In the CBRE report, tech talent is defined as 20 key tech professions – such as software engineers and systems and data managers – across all industries.

The Scoring Tech Talent report ranks top tech markets in the U.S. and Canada and outlines the industry’s job-growth trends amid economic shifts and increased remote hiring.

Scoring Tech Talent report analyzes 13 factors

The report analyzes 13 measures of their ability to attract and develop tech talent, including tech graduation rates, tech job concentration, tech labour pool size, and labour and real estate costs.

CBRE also ranks the Next-25 emerging tech markets on a narrower set of criteria. Halifax (No. 9), London (No. 10) and Winnipeg (No. 12) made repeat appearances on this list, with London seeing 99 per cent growth, or a doubling of its total tech employment, between 2016 and 2021.

Morassutti said the commercial real estate firm began conducting deep research into the tech sector because it identified many years ago the connection between the growth of the sector and the use of office space.

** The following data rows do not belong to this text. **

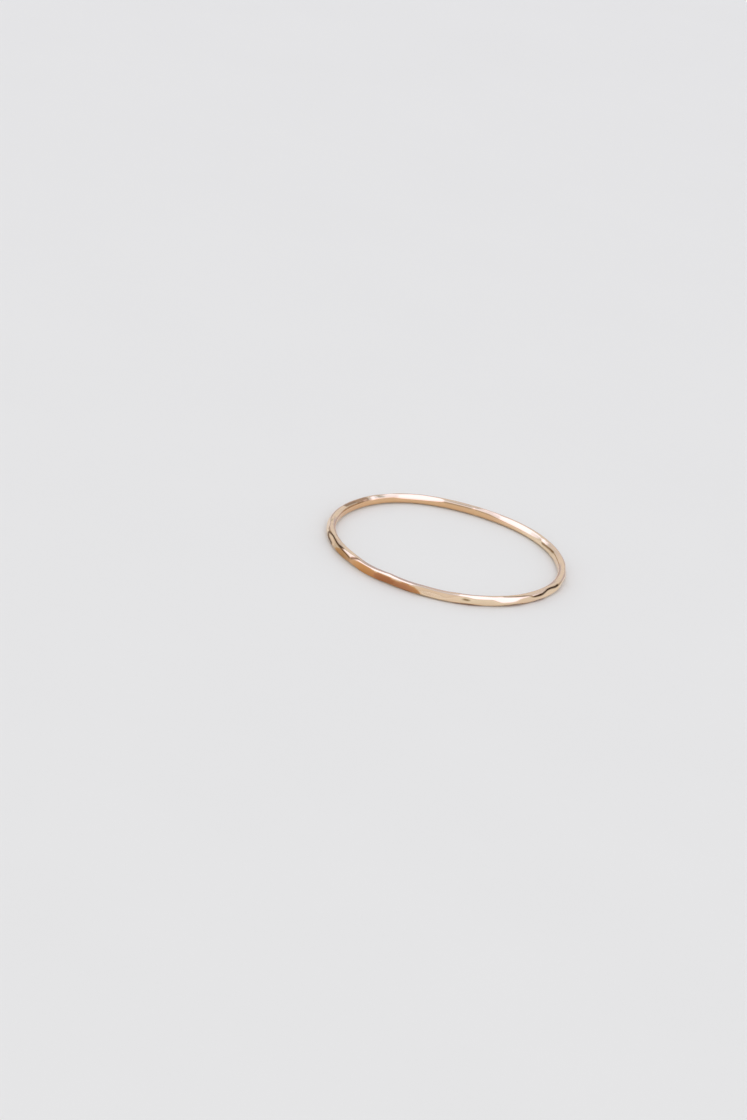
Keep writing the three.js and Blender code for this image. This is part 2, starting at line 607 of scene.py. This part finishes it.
def goldMaterial(finish):
    material = bpy.data.materials.new("gold")
    material.use_nodes = True
    board = Board(material.node_tree)
    place = board.wire("ShaderNodeTexCoord", "Object")
    tone = board.wire("ShaderNodeAttribute", "Fac", {"attribute_name": "tone"})

    def noise(scale, detail=2.0):
        return board.wire("ShaderNodeTexNoise", "Fac", None, {
            "Vector": place, "Scale": scale, "Detail": detail})

    # painted warm reflections on some marks and inside, and a deeper own tone on a few marks, with soft
    # cloudy drift
    drift = noise(finish["driftScale"], 3.0)
    depth = (tone + (drift - 0.5) * finish["drift"] * tone).clipped()
    colour = board.ramp(depth, [
        (0.0, finish["pale"]), (0.4, finish["golden"]), (0.72, finish["orange"]), (1.0, finish["deep"])])
    tint = board.mixColour(noise(finish["tintScale"]), finish["olive"], finish["rosy"])
    tinted = board.mixColour(1.0, colour, tint, "MULTIPLY")

    # painted dark reflections and dimmed highlights, taken from the dark attribute
    dark = board.wire("ShaderNodeAttribute", "Fac", {"attribute_name": "dark"})
    shade = board.ramp(dark, [
        (0.0, (1, 1, 1)), (0.25, finish["dull"]), (0.5, finish["brown"]), (0.88, finish["paintedReflection"])])
    withPaintedReflections = board.mixColour(1.0, tinted, shade, "MULTIPLY")

    # fine polishing lines that run along the wire: stretched by its distance from the axis
    x, y, z = board.split(place)
    reach = (x * x + y * y) ** 0.5
    along = board.wire("ShaderNodeCombineXYZ", 0, None, {
        0: x * finish["lineStretch"], 1: y * finish["lineStretch"], 2: z})
    lines = board.wire("ShaderNodeTexNoise", "Fac", {"noise_dimensions": "4D"}, {
        "Vector": along, "W": reach * finish["lineScale"], "Scale": finish["lineScale"], "Detail": 2.0})
    pits, waves = noise(finish["pitScale"]), noise(finish["waveScale"])
    height = lines * finish["lineHeight"] + pits * finish["pitHeight"] + waves * finish["waveHeight"]
    bump = board.wire("ShaderNodeBump", "Normal", None, {
        "Height": height, "Strength": finish["bumpStrength"], "Distance": finish["bumpDistance"]})
    haze = noise(finish["hazeScale"], 3.0)
    roughness = finish["roughness"] + (finish["hazeRoughness"] - finish["roughness"]) * haze

    gold = board.node("ShaderNodeBsdfPrincipled", None, {
        "Base Color": withPaintedReflections, "Metallic": 1.0, "Roughness": roughness, "Normal": bump})
    board.node("ShaderNodeOutputMaterial", None, {"Surface": Wire(board.tree, gold.outputs[0])})
    return material


hammeredBand.data.materials.clear()
hammeredBand.data.materials.append(goldMaterial(goldFinish))
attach(hammeredBand, "root")
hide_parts("ring_band")
print("Gold finished")


# the pale table top
tableTop = {
    "size": 6.0,  # metres across
    "colour": (0.80, 0.80, 0.802),
    "mottle": 0.012,
    "mottleScale": 60.0,
    "roughness": 0.55,
    "shine": 0.15,
}


def addTable(top):
    deselectAll()
    bpy.ops.mesh.primitive_plane_add(size=top["size"], location=(0, 0, 0))
    table = bpy.context.object
    table.name = "table_top"
    material = bpy.data.materials.new("table")
    material.use_nodes = True
    board = Board(material.node_tree)
    place = board.wire("ShaderNodeTexCoord", "Object")
    cloud = board.wire("ShaderNodeTexNoise", "Fac", None, {
        "Vector": place, "Scale": top["mottleScale"], "Detail": 4.0})
    low = [channel * (1 - top["mottle"]) for channel in top["colour"]]
    high = [channel * (1 + top["mottle"]) for channel in top["colour"]]
    colour = board.mixColour(cloud, low, high)
    surface = board.node("ShaderNodeBsdfPrincipled", None, {
        "Base Color": colour, "Roughness": top["roughness"], "Specular IOR Level": top["shine"]})
    board.node("ShaderNodeOutputMaterial", None, {"Surface": Wire(board.tree, surface.outputs[0])})
    table.data.materials.append(material)
    return table


addTable(tableTop)
print("Table laid")


# soft studio light: a pale dome, brightest overhead, with dark corners of the room low down
studio = {
    "backdrop": 0.76,
    "table": 0.98,  # the even light that reaches the table
    "dome": [  # sine of the height above the horizon, what the gold mirrors there
        (0.0, (0.66, 0.63, 0.65)), (0.39, (0.74, 0.71, 0.70)), (0.62, (0.60, 0.60, 0.70)),
        (1.0, (0.62, 0.64, 0.76))],
    "lamp": {"halfWidth": 0.95, "halfDepth": 0.68, "edge": 0.15},
    "lampLight": (1.3, 1.32, 1.8),
    "screens": [  # compass direction, half width, height, all in degrees, and what is mirrored
        {"towards": 90, "halfWidth": 45, "height": 18, "light": (0.5, 0.47, 0.56)},
        {"towards": 35, "halfWidth": 16, "height": 32, "light": (0.4, 0.34, 0.29)},
        {"towards": 132, "halfWidth": 12, "height": 30, "light": (0.4, 0.34, 0.29)},
    ],
    "screenEdge": 5.0,  # degrees over which a screen fades
}


def lightStudio(room):
    world = bpy.data.worlds.new("studio")
    bpy.context.scene.world = world
    world.use_nodes = True
    world.cycles.sampling_method = "NONE"
    board = Board(world.node_tree)
    direction = board.wire("ShaderNodeTexCoord", "Generated")
    x, y, z = board.split(direction)
    light = board.ramp(z, room["dome"])

    lamp = room["lamp"]
    sideways, forwards = x / lamp["halfWidth"], y / lamp["halfDepth"]
    reach = (sideways * sideways + forwards * forwards) ** 0.5
    inLamp = ((1 - reach) / lamp["edge"] + 0.5).clipped()
    light = board.mixColour(inLamp, light, room["lampLight"])

    height = z.join("ARCSINE", z) * (180 / math.pi)
    compass = y.join("ARCTAN2", y, x) * (180 / math.pi)
    for screen in room["screens"]:
        away = compass.join("ABSOLUTE", compass.join("WRAP", compass - screen["towards"], 180.0, -180.0))
        inWidth = ((screen["halfWidth"] - away) / room["screenEdge"] + 0.5).clipped()
        underTop = ((screen["height"] - height) / room["screenEdge"] + 0.5).clipped()
        light = board.mixColour(inWidth * underTop, light, screen["light"])

    rays = board.node("ShaderNodeLightPath")
    onTable, inView = (Wire(board.tree, rays.outputs[ray]) for ray in ("Is Diffuse Ray", "Is Camera Ray"))
    light = board.mixColour(onTable, light, (room["table"],) * 3)
    light = board.mixColour(inView, light, (room["backdrop"],) * 3)
    background = board.node("ShaderNodeBackground", None, {"Color": light, "Strength": 1.0})
    board.node("ShaderNodeOutputWorld", None, {"Surface": Wire(board.tree, background.outputs[0])})


lightStudio(studio)
bpy.context.scene.view_settings.view_transform = "Standard"
print("Studio lit")
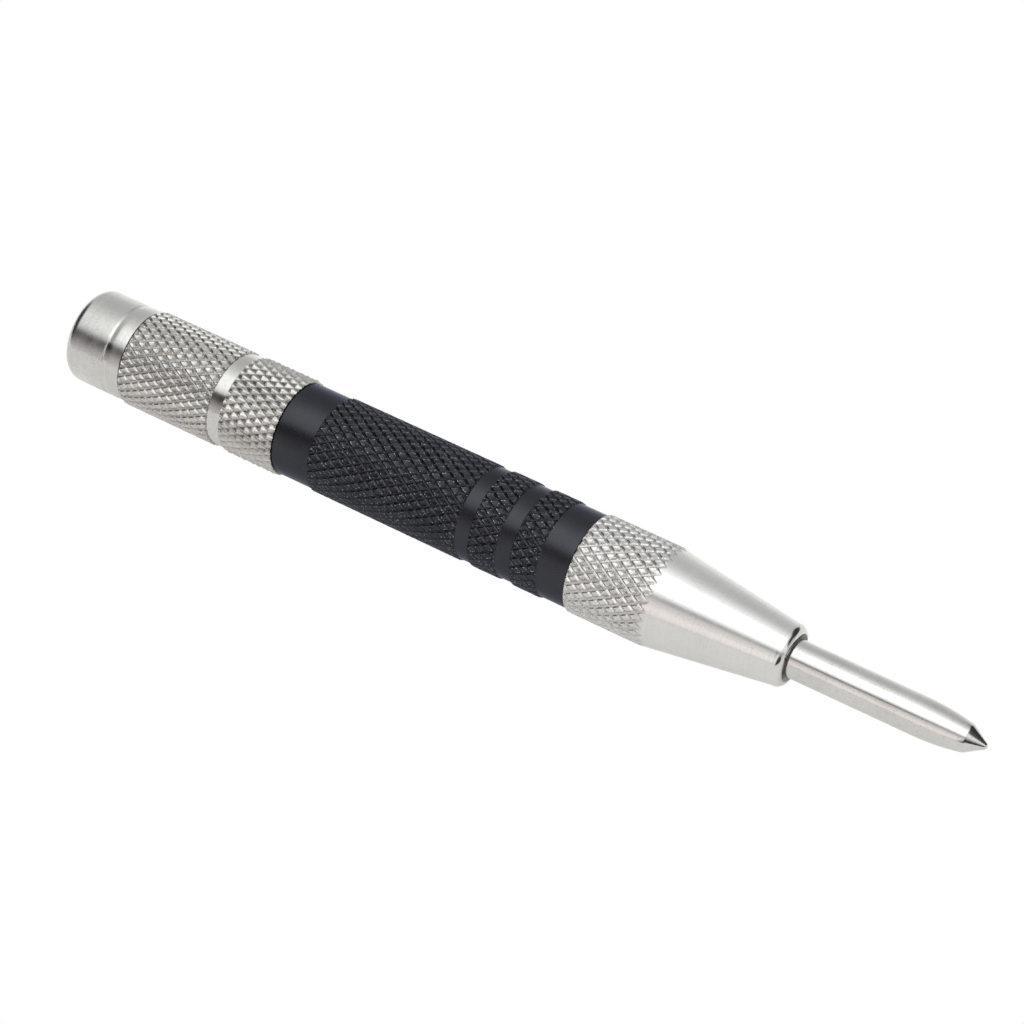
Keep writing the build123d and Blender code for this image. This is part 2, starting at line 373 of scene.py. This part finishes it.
class Maker:
    """Short ways to add and join shader nodes."""

    def __init__(self, tree):
        self.tree = tree

    def put(self, kind, inputs=None, **settings):
        node = self.tree.nodes.new(kind)
        for key, value in settings.items():
            setattr(node, key, value)
        for key, value in (inputs or {}).items():
            if isinstance(value, bpy.types.NodeSocket):
                self.tree.links.new(value, node.inputs[key])
            else:
                node.inputs[key].default_value = value
        return node

    def math(self, operation, a, b=0.0, clamp=False):
        node = self.put("ShaderNodeMath", {0: a, 1: b}, operation=operation, use_clamp=clamp)
        return node.outputs[0]

    def remap(self, value, low, high, to_low, to_high, smooth=False):
        inputs = {
            "Value": value, "From Min": low, "From Max": high, "To Min": to_low, "To Max": to_high
        }
        kind = "SMOOTHSTEP" if smooth else "LINEAR"
        return self.put("ShaderNodeMapRange", inputs, interpolation_type=kind).outputs[0]

    def vector_math(self, operation, a, b):
        return self.put("ShaderNodeVectorMath", {0: a, 1: b}, operation=operation).outputs

    def mix(self, factor, a, b, blend="MIX"):
        node = self.put("ShaderNodeMix", {"Factor": factor}, data_type="RGBA", blend_type=blend)
        for socket, value in (("A_Color", a), ("B_Color", b)):
            target = next(i for i in node.inputs if i.identifier == socket)
            if isinstance(value, bpy.types.NodeSocket):
                self.tree.links.new(value, target)
            else:
                target.default_value = value
        return next(o for o in node.outputs if o.identifier == "Result_Color")

    def noise(self, vector, scale, detail, roughness, dimensions="3D"):
        """Noise with a scale in features per metre."""
        inputs = {"Scale": scale, "Detail": detail, "Roughness": roughness}
        inputs["W" if dimensions == "1D" else "Vector"] = vector
        return self.put("ShaderNodeTexNoise", inputs, noise_dimensions=dimensions).outputs[0]

    def attribute(self, name):
        return self.put("ShaderNodeAttribute", attribute_name=name).outputs["Fac"]

    def place(self):
        """The point on the piece, and its place along the tool."""
        point = self.put("ShaderNodeTexCoord").outputs["Object"]
        return point, self.put("ShaderNodeSeparateXYZ", {0: point}).outputs[0]

    def rolled(self, crest):
        """0 on plain metal, whose crest value is exact, and 1 on a knurl or in a corner of painted
        shade.
        """
        off = self.math("ABSOLUTE", self.math("SUBTRACT", crest, PLAIN_METAL))
        return self.math("GREATER_THAN", off, 0.0005)

    def output(self, shader, kind="Material"):
        out = self.put("ShaderNodeOutput" + kind)
        self.tree.links.new(shader.outputs[0], out.inputs[0])

    def metallic(self, base, rough, height):
        """The metal shader that every material of the tool ends in."""
        bump = self.put("ShaderNodeBump", {"Strength": 0.5, "Distance": 0.00003, "Height": height})
        inputs = {"Base Color": base, "Roughness": rough, "Normal": bump.outputs[0]}
        shader = self.put("ShaderNodeBsdfPrincipled", inputs)
        shader.inputs["Metallic"].default_value = 1.0
        self.output(shader)
        return shader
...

“When you look at office-using jobs for example, over the last decade the amount of tech-related office-using jobs is more than double than all of the other office-using job growth combined,” he said. “A lot of that growth has been in the Googles and Facebooks of the world.

“A lot of it has been in smaller tech companies, but then a lot of it has been in banks and insurance companies and real estate companies where so much of the hiring has really been tech people.

“Every company needs this talent and this has been what’s driving the office market and demand for office space, and given some of the challenges that the office market has we want to understand the tech industry as best we can because despite the short-term challenges that the industry has – it’s going to be a choppy year for tech.

“Long-term we think this expansion of the knowledge-based economy and the digital economy is still in its early stages and technology will continue to drive demand for office space, or at least the primary driver of demand for office space.”